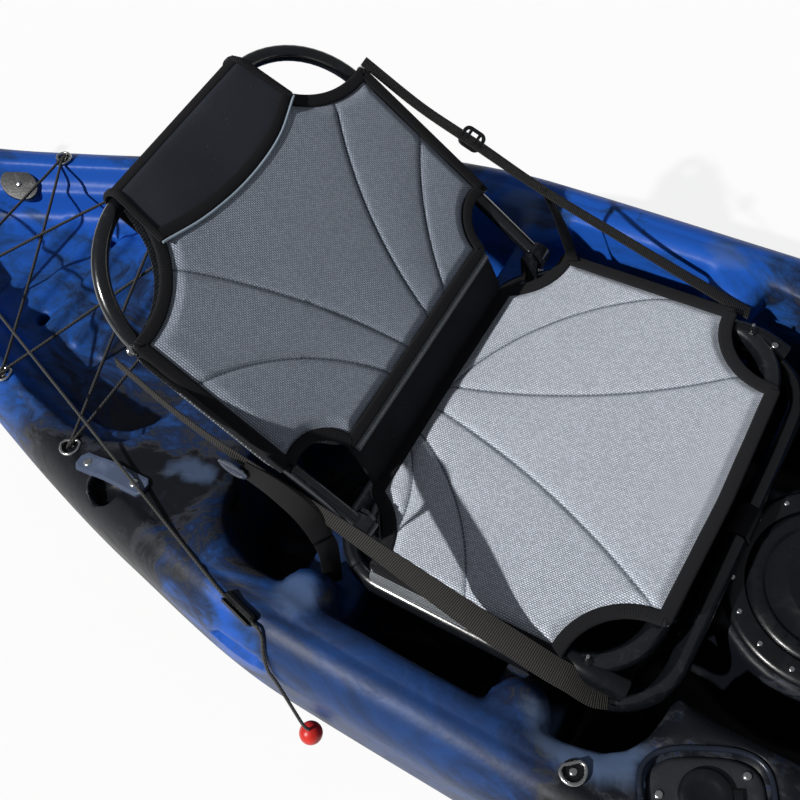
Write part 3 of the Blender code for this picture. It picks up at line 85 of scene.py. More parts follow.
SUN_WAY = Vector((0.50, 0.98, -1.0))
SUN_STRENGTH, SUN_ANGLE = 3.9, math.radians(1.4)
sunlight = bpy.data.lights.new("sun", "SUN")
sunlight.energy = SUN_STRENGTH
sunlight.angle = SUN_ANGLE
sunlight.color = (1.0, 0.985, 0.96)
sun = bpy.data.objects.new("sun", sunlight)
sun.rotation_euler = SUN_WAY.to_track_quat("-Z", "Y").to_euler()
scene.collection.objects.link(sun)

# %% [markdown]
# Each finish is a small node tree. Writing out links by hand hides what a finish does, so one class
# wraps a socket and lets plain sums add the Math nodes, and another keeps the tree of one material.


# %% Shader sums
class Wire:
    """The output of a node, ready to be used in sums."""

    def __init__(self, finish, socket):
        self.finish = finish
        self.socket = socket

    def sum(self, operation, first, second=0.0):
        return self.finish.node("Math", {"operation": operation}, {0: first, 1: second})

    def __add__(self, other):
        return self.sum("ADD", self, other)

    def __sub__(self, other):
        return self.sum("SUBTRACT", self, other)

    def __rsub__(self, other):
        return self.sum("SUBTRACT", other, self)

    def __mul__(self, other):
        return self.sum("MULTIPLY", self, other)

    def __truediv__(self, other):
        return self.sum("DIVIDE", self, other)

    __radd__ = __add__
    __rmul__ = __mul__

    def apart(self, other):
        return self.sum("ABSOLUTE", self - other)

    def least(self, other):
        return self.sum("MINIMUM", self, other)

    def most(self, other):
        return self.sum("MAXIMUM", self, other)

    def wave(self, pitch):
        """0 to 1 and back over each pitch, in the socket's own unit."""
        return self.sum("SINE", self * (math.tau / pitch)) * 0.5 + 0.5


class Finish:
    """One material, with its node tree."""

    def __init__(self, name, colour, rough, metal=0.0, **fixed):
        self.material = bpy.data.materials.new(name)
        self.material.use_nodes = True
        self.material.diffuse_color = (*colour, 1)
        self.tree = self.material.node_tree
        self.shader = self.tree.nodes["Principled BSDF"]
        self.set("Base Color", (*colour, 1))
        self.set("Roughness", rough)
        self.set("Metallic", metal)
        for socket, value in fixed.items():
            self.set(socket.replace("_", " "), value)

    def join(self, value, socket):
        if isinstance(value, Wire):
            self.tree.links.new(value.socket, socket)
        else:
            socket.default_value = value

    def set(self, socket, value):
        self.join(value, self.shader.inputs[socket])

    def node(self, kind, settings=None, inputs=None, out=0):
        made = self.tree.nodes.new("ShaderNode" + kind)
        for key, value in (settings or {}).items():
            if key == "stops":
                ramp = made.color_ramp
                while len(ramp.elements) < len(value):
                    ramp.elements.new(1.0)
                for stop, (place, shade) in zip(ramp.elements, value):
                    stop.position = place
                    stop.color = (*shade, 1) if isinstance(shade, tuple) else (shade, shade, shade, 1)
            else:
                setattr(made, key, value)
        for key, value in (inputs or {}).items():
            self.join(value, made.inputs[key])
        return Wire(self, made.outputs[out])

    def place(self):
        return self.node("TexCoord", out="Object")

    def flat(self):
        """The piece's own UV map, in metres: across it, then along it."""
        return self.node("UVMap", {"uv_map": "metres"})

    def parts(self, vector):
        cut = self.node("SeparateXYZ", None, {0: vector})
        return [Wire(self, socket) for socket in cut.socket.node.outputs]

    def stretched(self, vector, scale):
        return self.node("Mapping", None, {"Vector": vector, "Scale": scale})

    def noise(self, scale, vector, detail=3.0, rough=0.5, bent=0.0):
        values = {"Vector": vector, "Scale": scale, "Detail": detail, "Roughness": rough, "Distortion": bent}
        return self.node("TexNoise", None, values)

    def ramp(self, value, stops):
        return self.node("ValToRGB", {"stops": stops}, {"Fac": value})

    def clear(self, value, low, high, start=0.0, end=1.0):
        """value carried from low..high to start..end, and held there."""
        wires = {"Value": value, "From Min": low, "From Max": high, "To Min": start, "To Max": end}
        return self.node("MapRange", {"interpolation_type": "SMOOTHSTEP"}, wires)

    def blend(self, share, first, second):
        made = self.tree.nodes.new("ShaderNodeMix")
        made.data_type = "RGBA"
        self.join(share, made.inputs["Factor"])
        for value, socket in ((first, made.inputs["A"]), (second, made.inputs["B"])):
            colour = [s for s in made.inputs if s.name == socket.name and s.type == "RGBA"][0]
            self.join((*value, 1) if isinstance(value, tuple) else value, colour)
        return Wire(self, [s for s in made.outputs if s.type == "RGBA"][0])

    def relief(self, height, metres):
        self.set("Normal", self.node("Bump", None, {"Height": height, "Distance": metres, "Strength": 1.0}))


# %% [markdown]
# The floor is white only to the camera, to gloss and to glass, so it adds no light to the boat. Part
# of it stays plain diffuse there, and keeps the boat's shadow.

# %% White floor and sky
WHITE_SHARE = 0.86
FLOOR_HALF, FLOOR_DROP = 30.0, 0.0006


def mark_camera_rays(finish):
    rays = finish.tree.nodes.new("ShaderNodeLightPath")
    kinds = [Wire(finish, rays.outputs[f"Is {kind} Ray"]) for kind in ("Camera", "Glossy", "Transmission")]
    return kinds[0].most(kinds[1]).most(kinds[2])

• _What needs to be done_
Give the listing again, word for word.

• _Task answer_
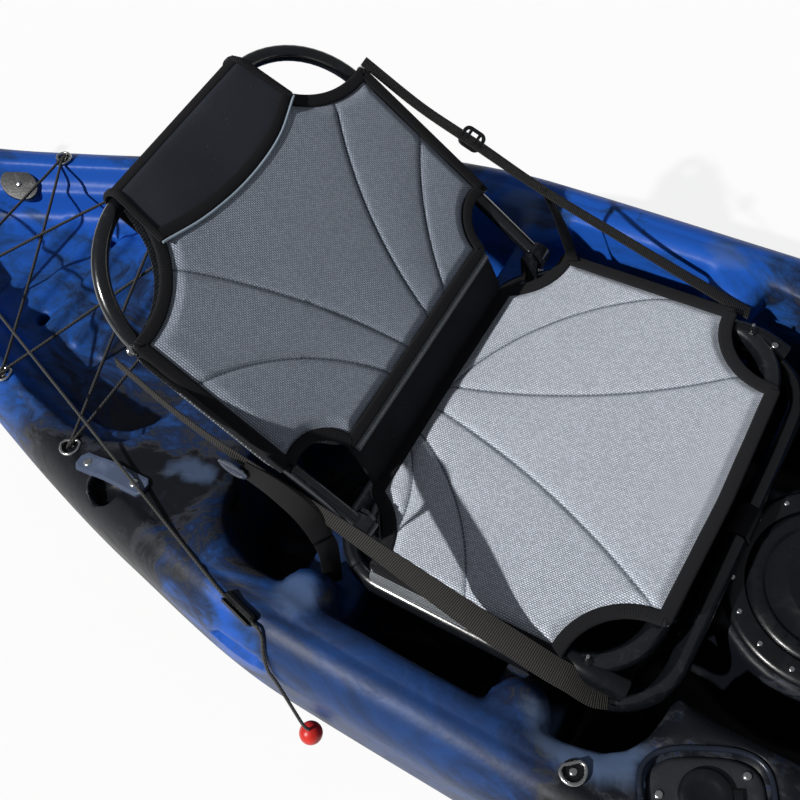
Write part 3 of the Blender code for this picture. It picks up at line 85 of scene.py. More parts follow.
SUN_WAY = Vector((0.50, 0.98, -1.0))
SUN_STRENGTH, SUN_ANGLE = 3.9, math.radians(1.4)
sunlight = bpy.data.lights.new("sun", "SUN")
sunlight.energy = SUN_STRENGTH
sunlight.angle = SUN_ANGLE
sunlight.color = (1.0, 0.985, 0.96)
sun = bpy.data.objects.new("sun", sunlight)
sun.rotation_euler = SUN_WAY.to_track_quat("-Z", "Y").to_euler()
scene.collection.objects.link(sun)

# %% [markdown]
# Each finish is a small node tree. Writing out links by hand hides what a finish does, so one class
# wraps a socket and lets plain sums add the Math nodes, and another keeps the tree of one material.


# %% Shader sums
class Wire:
    """The output of a node, ready to be used in sums."""

    def __init__(self, finish, socket):
        self.finish = finish
        self.socket = socket

    def sum(self, operation, first, second=0.0):
        return self.finish.node("Math", {"operation": operation}, {0: first, 1: second})

    def __add__(self, other):
        return self.sum("ADD", self, other)

    def __sub__(self, other):
        return self.sum("SUBTRACT", self, other)

    def __rsub__(self, other):
        return self.sum("SUBTRACT", other, self)

    def __mul__(self, other):
        return self.sum("MULTIPLY", self, other)

    def __truediv__(self, other):
        return self.sum("DIVIDE", self, other)

    __radd__ = __add__
    __rmul__ = __mul__

    def apart(self, other):
        return self.sum("ABSOLUTE", self - other)

    def least(self, other):
        return self.sum("MINIMUM", self, other)

    def most(self, other):
        return self.sum("MAXIMUM", self, other)

    def wave(self, pitch):
        """0 to 1 and back over each pitch, in the socket's own unit."""
        return self.sum("SINE", self * (math.tau / pitch)) * 0.5 + 0.5


class Finish:
    """One material, with its node tree."""

    def __init__(self, name, colour, rough, metal=0.0, **fixed):
        self.material = bpy.data.materials.new(name)
        self.material.use_nodes = True
        self.material.diffuse_color = (*colour, 1)
        self.tree = self.material.node_tree
        self.shader = self.tree.nodes["Principled BSDF"]
        self.set("Base Color", (*colour, 1))
        self.set("Roughness", rough)
        self.set("Metallic", metal)
        for socket, value in fixed.items():
            self.set(socket.replace("_", " "), value)

    def join(self, value, socket):
        if isinstance(value, Wire):
            self.tree.links.new(value.socket, socket)
        else:
            socket.default_value = value

    def set(self, socket, value):
        self.join(value, self.shader.inputs[socket])

    def node(self, kind, settings=None, inputs=None, out=0):
        made = self.tree.nodes.new("ShaderNode" + kind)
        for key, value in (settings or {}).items():
            if key == "stops":
                ramp = made.color_ramp
                while len(ramp.elements) < len(value):
                    ramp.elements.new(1.0)
                for stop, (place, shade) in zip(ramp.elements, value):
                    stop.position = place
                    stop.color = (*shade, 1) if isinstance(shade, tuple) else (shade, shade, shade, 1)
            else:
                setattr(made, key, value)
        for key, value in (inputs or {}).items():
            self.join(value, made.inputs[key])
        return Wire(self, made.outputs[out])

    def place(self):
        return self.node("TexCoord", out="Object")

    def flat(self):
        """The piece's own UV map, in metres: across it, then along it."""
        return self.node("UVMap", {"uv_map": "metres"})

    def parts(self, vector):
        cut = self.node("SeparateXYZ", None, {0: vector})
        return [Wire(self, socket) for socket in cut.socket.node.outputs]

    def stretched(self, vector, scale):
        return self.node("Mapping", None, {"Vector": vector, "Scale": scale})

    def noise(self, scale, vector, detail=3.0, rough=0.5, bent=0.0):
        values = {"Vector": vector, "Scale": scale, "Detail": detail, "Roughness": rough, "Distortion": bent}
        return self.node("TexNoise", None, values)

    def ramp(self, value, stops):
        return self.node("ValToRGB", {"stops": stops}, {"Fac": value})

    def clear(self, value, low, high, start=0.0, end=1.0):
        """value carried from low..high to start..end, and held there."""
        wires = {"Value": value, "From Min": low, "From Max": high, "To Min": start, "To Max": end}
        return self.node("MapRange", {"interpolation_type": "SMOOTHSTEP"}, wires)

    def blend(self, share, first, second):
        made = self.tree.nodes.new("ShaderNodeMix")
        made.data_type = "RGBA"
        self.join(share, made.inputs["Factor"])
        for value, socket in ((first, made.inputs["A"]), (second, made.inputs["B"])):
            colour = [s for s in made.inputs if s.name == socket.name and s.type == "RGBA"][0]
            self.join((*value, 1) if isinstance(value, tuple) else value, colour)
        return Wire(self, [s for s in made.outputs if s.type == "RGBA"][0])

    def relief(self, height, metres):
        self.set("Normal", self.node("Bump", None, {"Height": height, "Distance": metres, "Strength": 1.0}))


# %% [markdown]
# The floor is white only to the camera, to gloss and to glass, so it adds no light to the boat. Part
# of it stays plain diffuse there, and keeps the boat's shadow.

# %% White floor and sky
WHITE_SHARE = 0.86
FLOOR_HALF, FLOOR_DROP = 30.0, 0.0006


def mark_camera_rays(finish):
    rays = finish.tree.nodes.new("ShaderNodeLightPath")
    kinds = [Wire(finish, rays.outputs[f"Is {kind} Ray"]) for kind in ("Camera", "Glossy", "Transmission")]
    return kinds[0].most(kinds[1]).most(kinds[2])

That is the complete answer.